(Stored entries)
--

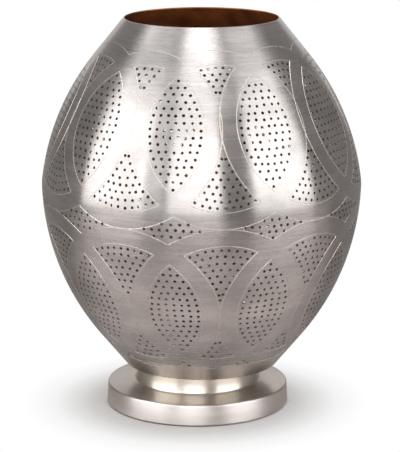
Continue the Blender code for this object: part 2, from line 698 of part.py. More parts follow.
wire("lower_lead", [(STEM_RADIUS + SEAT, 0.0, filament_low)] + ring_points(FILAMENT_RING, filament_low),
     LEAD_RADIUS, nickel)
upper_post = [(0.0, 0.0, stem_top + SEAT), (0.0, 0.0, filament_high)]
wire("upper_lead", upper_post + ring_points(upper_ring, filament_high), LEAD_RADIUS, nickel)
filament_ends = [
    (FILAMENT_RING, filament_low + LEAD_RADIUS + SEAT),
    (upper_ring, filament_high - LEAD_RADIUS - SEAT),
]
for number in range(FILAMENT_COUNT):
    angle = 2 * pi * (number + 0.5) / FILAMENT_COUNT
    points = [(r * cos(angle), r * sin(angle), z) for r, z in filament_ends]
    wire("filament_%d" % (number + 1), points, FILAMENT_RADIUS, phosphor)
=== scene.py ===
import json
import math
import random

import bmesh
import bpy
import numpy as np
from mathutils import Matrix, Vector

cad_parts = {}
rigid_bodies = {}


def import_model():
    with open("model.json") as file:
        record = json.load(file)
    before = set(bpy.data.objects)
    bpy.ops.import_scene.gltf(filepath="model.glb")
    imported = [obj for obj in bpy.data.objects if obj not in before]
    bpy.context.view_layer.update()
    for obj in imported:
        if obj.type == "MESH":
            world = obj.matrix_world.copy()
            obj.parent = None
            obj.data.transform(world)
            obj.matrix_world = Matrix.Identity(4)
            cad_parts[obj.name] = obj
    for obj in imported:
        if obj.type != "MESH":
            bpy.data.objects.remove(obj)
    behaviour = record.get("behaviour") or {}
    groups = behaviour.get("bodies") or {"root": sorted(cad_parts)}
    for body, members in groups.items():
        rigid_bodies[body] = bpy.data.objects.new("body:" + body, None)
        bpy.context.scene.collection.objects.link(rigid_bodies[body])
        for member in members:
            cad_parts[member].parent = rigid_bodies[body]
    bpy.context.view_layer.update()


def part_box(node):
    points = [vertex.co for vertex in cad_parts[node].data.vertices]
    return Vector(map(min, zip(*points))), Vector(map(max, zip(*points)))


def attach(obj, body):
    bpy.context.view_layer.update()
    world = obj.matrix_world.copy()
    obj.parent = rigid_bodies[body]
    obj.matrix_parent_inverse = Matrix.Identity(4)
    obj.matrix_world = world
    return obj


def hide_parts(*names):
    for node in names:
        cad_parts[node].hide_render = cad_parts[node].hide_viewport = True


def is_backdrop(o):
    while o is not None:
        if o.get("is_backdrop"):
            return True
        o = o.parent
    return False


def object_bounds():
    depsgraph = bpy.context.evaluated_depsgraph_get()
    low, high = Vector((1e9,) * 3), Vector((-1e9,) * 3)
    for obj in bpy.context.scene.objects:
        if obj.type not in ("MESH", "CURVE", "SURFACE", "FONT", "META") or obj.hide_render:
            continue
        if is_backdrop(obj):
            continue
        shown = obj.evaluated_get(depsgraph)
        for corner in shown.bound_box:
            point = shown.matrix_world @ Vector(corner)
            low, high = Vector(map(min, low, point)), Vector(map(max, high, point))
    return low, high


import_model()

mm = 0.001
fullTurn = 2 * math.pi
tubeHole = 5.3 * mm          # lets the M10 tube through
uvLength = 0.3               # the run along an outline that one unit of the UV map "round" covers


def middleX(node):
    low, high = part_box(node)
    return (low.x + high.x) / 2


def measured(node):
    # Bottom, top and radius of a round node
    low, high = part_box(node)
    return low.z, high.z, (high.x - low.x) / 2


def around(sides):
    return fullTurn * np.arange(sides) / sides


# The body's line, as it was spun: two halves, each of two arcs and a straight cone
body = {
    "radius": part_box("upper_shell")[1].x,
    "top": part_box("upper_shell")[1].z,
    "bottom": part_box("lower_shell")[0].z,
    "seam": 173.7 * mm,
    "wall": 0.9 * mm,
    # Radius and sweep of each arc
    "upperArcs": [(33.4 * mm, math.radians(7.3)), (186.8 * mm, math.radians(31.6))],
    "lowerArcs": [(45.0 * mm, math.radians(1.6)), (188.5 * mm, math.radians(37.6))],
    # Where the bright band over the foot starts, along the wall from the seam
    "brightBand": -140.0 * mm,
    "lineStep": 0.4 * mm,
    "rowStep": 3.2 * mm,
    "sides": 240,
    "floorHole": 9.0 * mm,
    # The inside starts over the floor, by this share of the wall
    "floorLift": 1.4,
}
footCentre = middleX("foot_shell")


def bodyLine(upwards, arcs, endHeight):
    # Radius, height and lean of the wall, walked from the seam to one end
    r, z, lean = body["radius"], body["seam"], 0.0
    line = [(r, z, lean)]
    for radius, sweep in arcs:
        centreR = r - radius * math.cos(lean)
        centreZ = z - upwards * radius * math.sin(lean)
        steps = max(int(radius * sweep / body["lineStep"]), 2)
        for k in range(1, steps + 1):
            a = lean + sweep * k / steps
            r, z = centreR + radius * math.cos(a), centreZ + upwards * radius * math.sin(a)
            line.append((r, z, upwards * a))
        lean += sweep
    run = abs(endHeight - z)
    steps = int(run / body["lineStep"])
    for k in range(1, steps + 1):
        line.append((r - run * k / steps * math.tan(lean), z + upwards * run * k / steps, upwards * lean))
    return np.array(line)


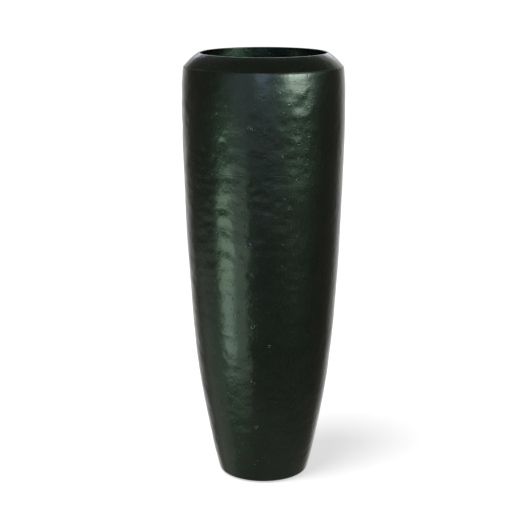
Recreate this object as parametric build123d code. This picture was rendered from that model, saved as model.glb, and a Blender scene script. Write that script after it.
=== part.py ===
from build123d import *
import os
from math import atan2, cos, pi, radians, sin

# A tall vase-shaped planter of rolled and hammered steel sheet, with a lift-out plastic liner.
# Lengths are millimetres, and a lean is the radius gained for each millimetre of height.
# Heights are measured from the underside of the shell's foot. The finished pieces are raised
# by the pads below it, so that the origin lies on the floor, under the middle of the planter.

# Outer line of the wall, from the foot's corner to the crease's corner:
# the radius at each station, and its rise above the station below
foot_radius = 101.1
foot_lean = 0.30
foot_round = 10.0
ankle_rise = 100.0
ankle_radius = 124.2
calf_rise = 130.0
calf_radius = 147.0
knee_rise = 190.0
knee_radius = 165.6
hip_rise = 230.0
hip_radius = 177.3
belly_rise = 180.0
belly_radius = 181.5
crease_rise = 109.3
crease_radius = 177.2
crease_lean = -0.12
crease_round = 8.0

# Shoulder, with its arc's bulge over a straight line, and the rod that rims the mouth,
# with the collar that hangs inside it, a little behind the rod's inside
shoulder_rise = 30.7
shoulder_bulge = 1.9
mouth_radius = 140.0
lip_rod_diameter = 4.5
collar_depth = 26.0
collar_setback = 0.3

# Sheet, and the heights of the pan and of the rolled courses below the top one
sheet = 1.5
pan_height = 16.0
foot_course_height = 165.0
lower_course_height = 181.0
middle_course_height = 362.0

# Weld beads, with each upright seam's turn about the axis. What is welded on inside
# is drawn with a hairline gap to the sheet, which the weld fills.
bead_width = 5.0
bead_rise = 1.4
seat_gap = 0.3
foot_seam_turn = 90.0
lower_seam_turn = 110.0
middle_seam_turn = 80.0
upper_seam_turn = 100.0
shoulder_seam_turn = 75.0

# Pads under the foot, inside its rounded edge
pad_count = 4
pad_turn = 45.0
pad_margin = 1.1
pad_diameter = 20.0
pad_height = 2.0
pad_edge_round = 0.5

# Crowned middle of the base pan, inside the pads
crown_margin = 8.0
crown_run = 12.0
crown_rise = 6.0
crown_round = 8.0

# Tabs that carry the liner
tab_count = 4
tab_turn = 45.0
tab_width = 28.0
tab_thickness = 3.0
tab_leg = 32.0
ledge_drop = 9.3
ledge_overlap = 10.0

# Lift-out liner
liner_mouth_clearance = 6.0
liner_ledge_clearance = 3.0
liner_depth = 285.0
liner_draft_degrees = 3.8
liner_wall = 2.5
liner_floor = 3.0
liner_corner_round = 12.0
liner_flange = 3.0
liner_flange_round = 1.0
hand_slot_length = 64.0
hand_slot_width = 18.0
hand_slot_drop = 22.0

# Points that carry the wall's line when it is moved inwards
moved_point_count = 24

# Heights and radii that follow from these
ankle_height = ankle_rise
calf_height = ankle_height + calf_rise
knee_height = calf_height + knee_rise
hip_height = knee_height + hip_rise
belly_height = hip_height + belly_rise
crease_height = belly_height + crease_rise
shell_height = crease_height + shoulder_rise
foot_seam_height = pan_height + foot_course_height
lower_seam_height = foot_seam_height + lower_course_height
upper_seam_height = lower_seam_height + middle_course_height
pad_circle_radius = foot_radius - foot_round - pad_margin - pad_diameter / 2
crown_radius = pad_circle_radius - pad_diameter / 2 - crown_margin - crown_run
ledge_height = crease_height - ledge_drop

reach = 2 * shell_height
pieces = {}


def rising(lean):
    """The unit direction of a line with this lean, walked upwards, as radius and height."""
    return Vector(lean, 1).normalized()


def outward(direction):
    """The side of a rising line that faces away from the axis."""
    return Vector(direction.Y, -direction.X)


def moved_corner(corner, first_side, second_side, inset):
    """A corner moved inwards, so that both of the lines that meet there move by the inset."""
    return corner - (first_side + second_side) * (inset / (1 + first_side.dot(second_side)))


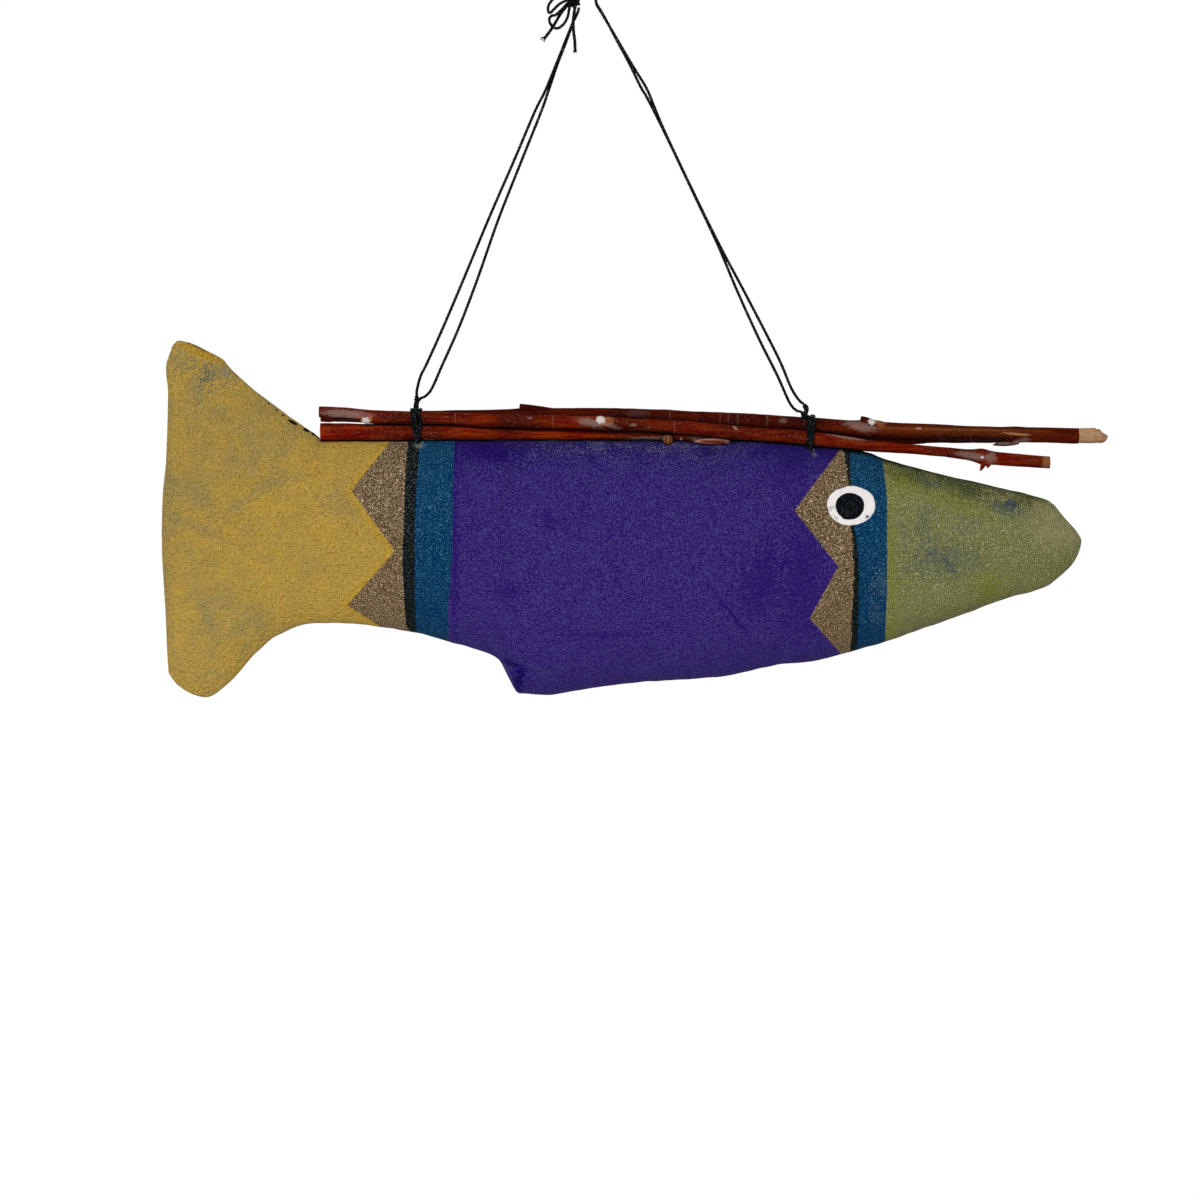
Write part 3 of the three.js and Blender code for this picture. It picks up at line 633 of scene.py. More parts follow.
# Grain of the canvas and its paint: the size of its features
FINE_SIZE = 0.0004
PEBBLE_SIZE = 0.0013
BLOTCH_SIZE = 0.0055
CLOUD_SIZE = 0.021
BRISTLE_SIZE = 0.00033
BRISTLE_STRETCH = (2.5, 1, 1)
THREAD_PITCH = (0.00077, 0.00093)  # along and across the fish
THREAD_WANDER = 1.6  # how many threads wide they bend to and fro
THREAD_WANDER_SIZE = 0.004
SECOND_CROSSING = 0.35  # how much every second crossing of the threads stands out
CANVAS_RELIEF = 0.0003
MEAN_GRAIN = 0.505
RAKED_HEIGHT = (-0.225, -0.155)  # from belly to back: towards the back the grain's painted light and shade, and its bumps, grow stronger
RAKED_GRAIN = (0.72, 1.28)
CREVICE = 0.0009  # reach of the painted shade where the twigs, the cord and the canvas meet

OCHRE = (0.515, 0.325, 0.057)
OCHRE_RICH = (0.52, 0.32, 0.035)
RIDGE_GOLD = (0.47, 0.27, 0.025)
KHAKI = (0.35, 0.262, 0.085)
GREY_GREEN = (0.21, 0.2, 0.115)
BARE_CANVAS = (0.36, 0.33, 0.24)
BRUSH_BLUE = (0.075, 0.12, 0.105)
BRONZE = (0.235, 0.152, 0.079)
BRONZE_GLINT = (0.64, 0.49, 0.33)
BRONZE_DARK = (0.1, 0.055, 0.018)
CHARCOAL = (0.002, 0.0055, 0.0065)
CHARCOAL_GLINT = (0.09, 0.108, 0.1)
BLUE = (0.0003, 0.034, 0.108)
BLUE_GLINT = (0.045, 0.19, 0.3)
BLUE_WORN = (0.1, 0.19, 0.23)
PURPLE = (0.022, 0.004, 0.15)
PURPLE_IN_SHADE = (0.009, 0.001, 0.115)
PURPLE_WEAR_AND_GLINT = (0.078, 0.052, 0.25)
SHADOW_BLUE = (0.012, 0.008, 0.05)
FRAYED = (0.2, 0.2, 0.32)
FIBRE_GREY = (0.33, 0.36, 0.35)
GREEN = (0.19, 0.197, 0.061)
GREEN_BRIGHT = (0.42, 0.4, 0.19)
GREEN_BLUE = (0.085, 0.115, 0.105)
GREEN_DARK = (0.038, 0.045, 0.016)
GREEN_YELLOW = (0.21, 0.235, 0.025)
NOSE_CREAM = (0.42, 0.36, 0.19)
STAIN_BLUE = (0.03, 0.07, 0.11)
EYE_WHITE = (0.84, 0.81, 0.79)
PUPIL_BLACK = (0.002, 0.003, 0.004)
PUPIL_SHEEN = (0.022, 0.026, 0.028)
THREAD_BLACK = (0.01, 0.01, 0.008)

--

#### [PROBLEM]
Of the lines above, extract only those from the line with "points = [(r" to the line with "imported = [obj", both included, exactly as written.

#### [THE OUTPUT]
    points = [(r * cos(angle), r * sin(angle), z) for r, z in filament_ends]
    wire("filament_%d" % (number + 1), points, FILAMENT_RADIUS, phosphor)
=== scene.py ===
import json
import math
import random

import bmesh
import bpy
import numpy as np
from mathutils import Matrix, Vector

cad_parts = {}
rigid_bodies = {}


def import_model():
    with open("model.json") as file:
        record = json.load(file)
    before = set(bpy.data.objects)
    bpy.ops.import_scene.gltf(filepath="model.glb")
    imported = [obj for obj in bpy.data.objects if obj not in before]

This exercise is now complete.